The neighborhood networks that once connected workers with opportunities have been replaced by platforms that claim to do the same thing more efficiently. But LinkedIn connections aren't the same as knowing someone's work ethic because you've seen them show up every day for twenty years. Online reviews of former employers can't capture the nuance of whether someone will fit into a specific workplace culture.
Employers now have access to credit scores, social media histories, and detailed background reports, but they've lost the ability to make quick decisions based on personal interaction. The five-minute conversation that hired Frank DiMarco has been replaced by processes so complex that some companies hire specialists just to manage their hiring.
What We Traded Away
The old system wasn't perfect. It often excluded people based on demographics rather than qualifications, and it favored those with existing social connections. But it also created opportunities for people to prove themselves based on character and work ethic rather than credentials and test scores.
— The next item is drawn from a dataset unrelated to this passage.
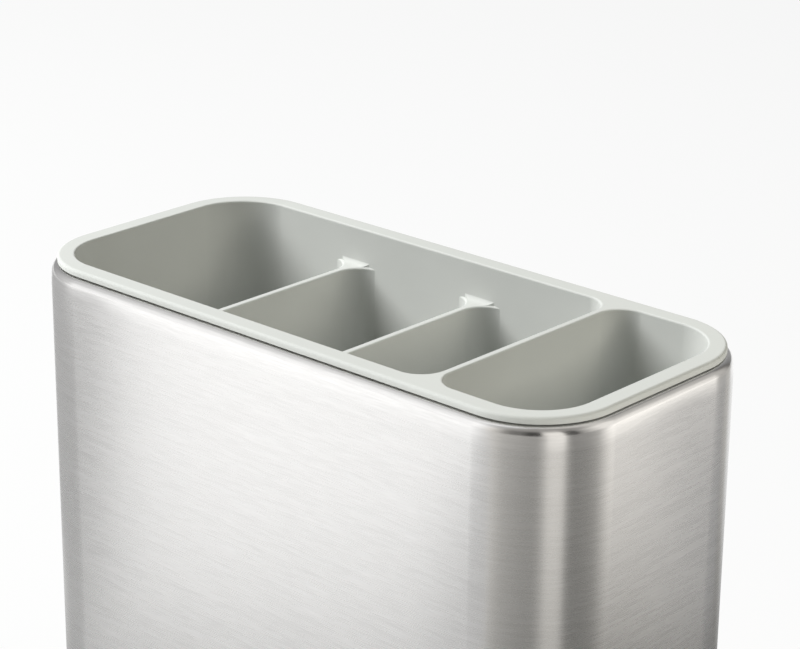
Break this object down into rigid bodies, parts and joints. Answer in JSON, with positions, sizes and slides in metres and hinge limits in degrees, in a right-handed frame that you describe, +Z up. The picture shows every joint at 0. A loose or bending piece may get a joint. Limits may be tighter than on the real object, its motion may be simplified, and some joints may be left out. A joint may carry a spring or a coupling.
{
  "type": "cutlery drainer",
  "caption": "Free-standing cutlery drainer: a brushed steel sleeve on a moulded drip tray, with a lift-out insert divided into broad pockets and a narrow one.",
  "frame": {"origin": "centre of the bounding box's bottom face, on the surface that the feet stand on", "axes": "+Z up, +X along the long side towards the narrow pocket, -Y the front"},
  "size_m": [0.1792, 0.0834, 0.165],
  "materials": {
    "tray_plastic": "satin moulded plastic",
    "ring_plastic": "satin moulded plastic",
    "brushed_steel": "brushed round the body, lacquered",
    "insert_plastic": "satin moulded plastic",
    "foot_rubber": "matt"
  },
  "bodies": {
    "tray": {"drip_tray": "tray_plastic", "foot_front_left": "foot_rubber", "foot_back_left": "foot_rubber", "foot_front_right": "foot_rubber", "foot_back_right": "foot_rubber"},
    "sleeve": {"steel_sleeve": "brushed_steel", "base_ring": "ring_plastic"},
    "insert": {"pocket_insert": "insert_plastic"}
  },
  "joints": [
    {"name": "sleeve_lift", "type": "slide", "parent": "tray", "child": "sleeve", "axis": [0, 0, 1], "range_m": [0, 0.04]},
    {"name": "insert_lift", "type": "slide", "parent": "sleeve", "child": "insert", "axis": [0, 0, 1], "range_m": [0, 0.16]}
  ]
}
When getting hired was a conversation rather than a process, both employers and workers took bigger risks on each other. Companies hired people they thought they could train rather than candidates who checked every box. Workers took jobs that might lead somewhere interesting rather than positions that perfectly matched their existing skills.
The handshake hire represented a different kind of social contract: immediate mutual assessment, quick commitment, and the understanding that both sides would figure it out as they went along. It was messier, less predictable, and probably less fair in many ways.
But it was also faster, more human, and based on the radical idea that sometimes the best way to find out if someone can do a job is to let them try it.
In our quest to make hiring more scientific, we may have made it less wise. The algorithms that promise to find the perfect candidate often miss the imperfect person who might become exactly what the company needs — if only they had the chance to walk through the door and make their case in person.